= Killer Goose Films =

US film production company

Killer Goose Films is an independent film production company based in Manville, New Jersey. Founded by film majors from William Paterson University in 2008, Killer Goose Films has produced and co-produced nine short films and is currently in production on a feature-length documentary about College Radio Day.

==Films==

===Unbroken Circle (2008)===
A co-production with Makeshift Movies, Unbroken Circle is about a man named David whose wife has been in a coma for a year. He is finally ready to move on and begin dating again. In the heat of the moment he comes face to face with the emotion and difficulty of making that choice. Unbroken Circle earned 3rd Place in the Advanced Category at the 2008 William Paterson University Film Festival.

===The Call (2009)===
Director Dan O. Linke also wrote the script for this short film about the H.P. Lovecraft sea monster Cthulhu. The Call stars I Sell the Dead's Brenda Cooney and was screened at the 14th annual H.P. Lovecraft Film Festival & Cthulhucon in Portland, Oregon in 2009. In 2010, The Call screened at the Eighth Annual Garden State Film Festival.

===Design (2010)===
A second co-production with Makeshift Movies, Design has screened at the 2013 Garden State Film Festival. The film concerns three scientists who face change in their lives, loves, and friendships when they decide to test their invention, the first mode of teleportation, on a living person.

===Dead For Life (2010)===
Dead For Life is about four guys with under-the-table jobs and questionable morals who find themselves in possession of a winning lottery ticket. Dead For Life was written and directed by Dale Devino and stars Dallas Coyle, former guitarist for God Forbid. In February 2010, representatives of Killer Goose Films were featured on WMSC's Peep Show, promoting Dead For Life.

===Redistribution (2011)===
This short science fiction film was created by Killer Goose Films in the spring of 2011 as their entry to the New York City 48 Hour Film Project competition. Redistribution centers on a young couple fleeing capture from a government bent on redistributing the population in order to better manage resources. The couple believes there is something much more sinister going on.

===Feed A (2012)===
Written and directed by burgeoning cinematographer Clarke Mayer, the film is a found footage sci-fi short about a SWAT team responding to a domestic disturbance call in a nice suburban home, only to find an enemy they are not prepared to face.

===Three Guys, One Hole (2012)===
Killer Goose Films' second entry to the New York 48 Hour Film Project, this short comedy film follows one hapless delivery girl into a zombie-riddled future. The short took home three awards from the competition: Best Use of Prop, Audience Award and Best Original Song as written and performed by the band Relentless Babies.

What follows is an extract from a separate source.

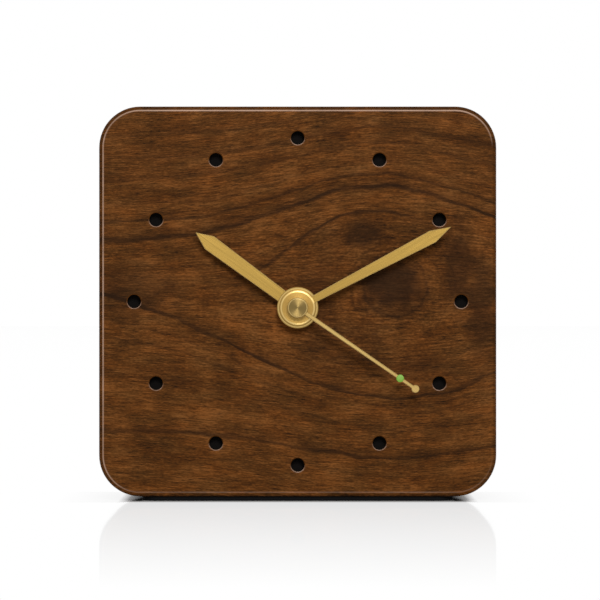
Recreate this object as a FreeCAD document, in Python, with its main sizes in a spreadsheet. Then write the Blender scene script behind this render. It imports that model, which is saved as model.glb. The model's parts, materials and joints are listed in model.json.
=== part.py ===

===Keep Punching (2013)===
The company's first foray into the documentary genre, Keep Punching follows one amateur boxer fighting in the New Jersey Golden Gloves competition. The film screened at the 2013 "Montclair Film Festival" and won Best Documentary Short: NJ at the 2013 Atlantic City Cinefest. Keep Punching was directed and shot by Dale DeVino.

===Fuzz (2013)===
Their third entry to the New York 48 Hour Film Project, Fuzz is a dark comedy short about four archetypal cops doing surveillance on a porn production house. The entire film is already online.